Reproduce every line in the listing that contains the word "materials".

---

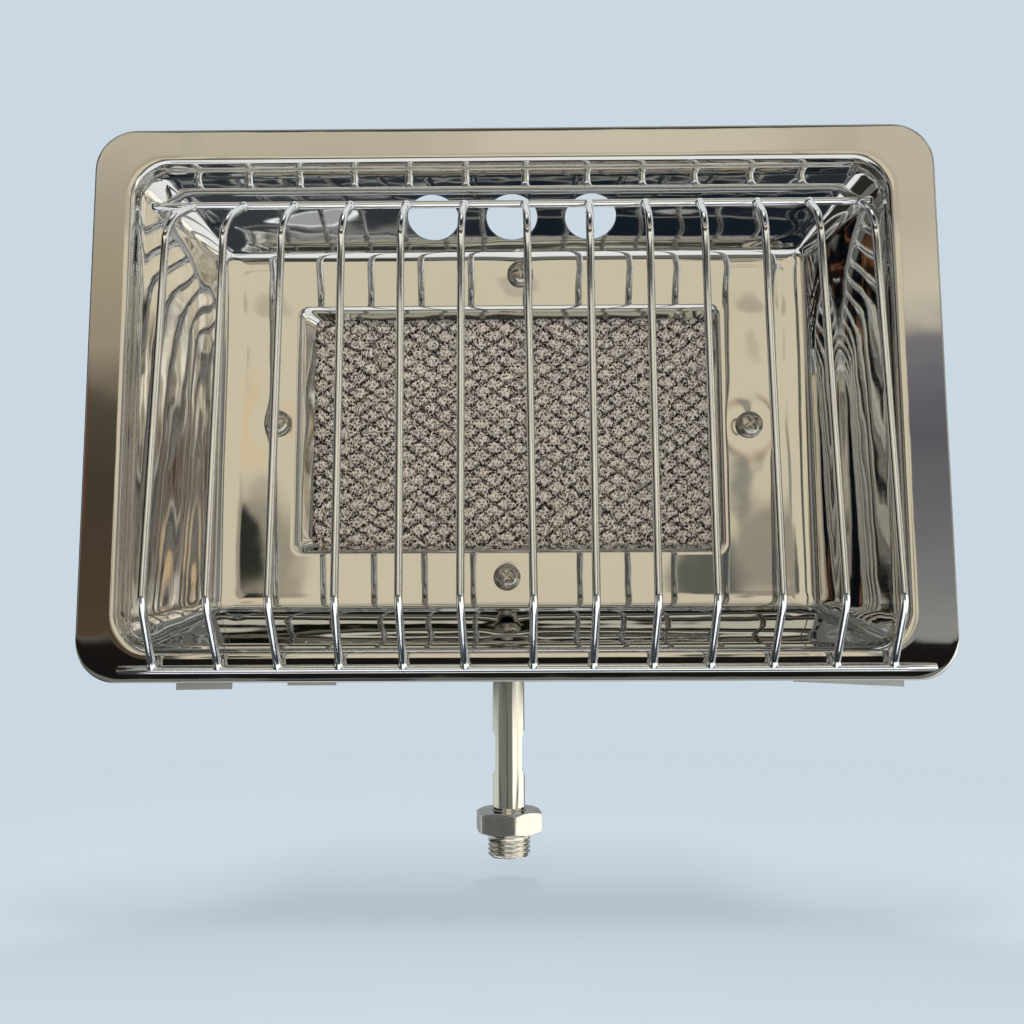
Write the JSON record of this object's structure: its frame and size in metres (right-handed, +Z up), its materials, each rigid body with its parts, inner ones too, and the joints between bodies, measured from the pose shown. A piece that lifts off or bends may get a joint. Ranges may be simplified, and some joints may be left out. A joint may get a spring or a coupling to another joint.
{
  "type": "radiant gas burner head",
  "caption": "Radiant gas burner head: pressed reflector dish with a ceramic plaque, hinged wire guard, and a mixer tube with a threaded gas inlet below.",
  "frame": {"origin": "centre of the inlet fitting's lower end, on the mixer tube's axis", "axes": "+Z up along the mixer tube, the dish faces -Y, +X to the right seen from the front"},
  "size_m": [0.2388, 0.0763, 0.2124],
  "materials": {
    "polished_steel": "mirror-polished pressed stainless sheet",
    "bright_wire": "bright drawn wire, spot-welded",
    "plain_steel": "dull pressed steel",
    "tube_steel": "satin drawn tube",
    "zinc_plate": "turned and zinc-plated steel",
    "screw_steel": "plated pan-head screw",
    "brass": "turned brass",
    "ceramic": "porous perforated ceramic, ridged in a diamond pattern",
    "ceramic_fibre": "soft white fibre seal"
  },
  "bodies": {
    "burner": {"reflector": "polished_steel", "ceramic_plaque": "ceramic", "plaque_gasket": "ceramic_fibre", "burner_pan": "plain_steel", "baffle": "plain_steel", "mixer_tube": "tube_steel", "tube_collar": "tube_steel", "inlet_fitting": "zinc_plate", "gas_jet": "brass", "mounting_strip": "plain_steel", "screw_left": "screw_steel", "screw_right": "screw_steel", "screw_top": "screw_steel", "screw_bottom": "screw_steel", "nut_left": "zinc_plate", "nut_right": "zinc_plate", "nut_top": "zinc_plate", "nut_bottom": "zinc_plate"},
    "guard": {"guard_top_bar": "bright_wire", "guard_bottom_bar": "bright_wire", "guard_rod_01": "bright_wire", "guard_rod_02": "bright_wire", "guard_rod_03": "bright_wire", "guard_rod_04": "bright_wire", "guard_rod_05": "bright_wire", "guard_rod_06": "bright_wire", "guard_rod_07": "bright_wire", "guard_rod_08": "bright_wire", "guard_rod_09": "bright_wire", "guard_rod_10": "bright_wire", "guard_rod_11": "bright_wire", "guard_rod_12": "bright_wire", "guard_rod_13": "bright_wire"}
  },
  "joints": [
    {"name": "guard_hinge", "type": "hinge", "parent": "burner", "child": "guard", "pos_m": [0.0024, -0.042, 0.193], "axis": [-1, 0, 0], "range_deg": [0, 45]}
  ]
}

---

▸ WRITTEN ANSWER:
Write the JSON record of this object's structure: its frame and size in metres (right-handed, +Z up), its materials, each rigid body with its parts, inner ones too, and the joints between bodies, measured from the pose shown. A piece that lifts off or bends may get a joint. Ranges may be simplified, and some joints may be left out. A joint may get a spring or a coupling to another joint.
  "materials": {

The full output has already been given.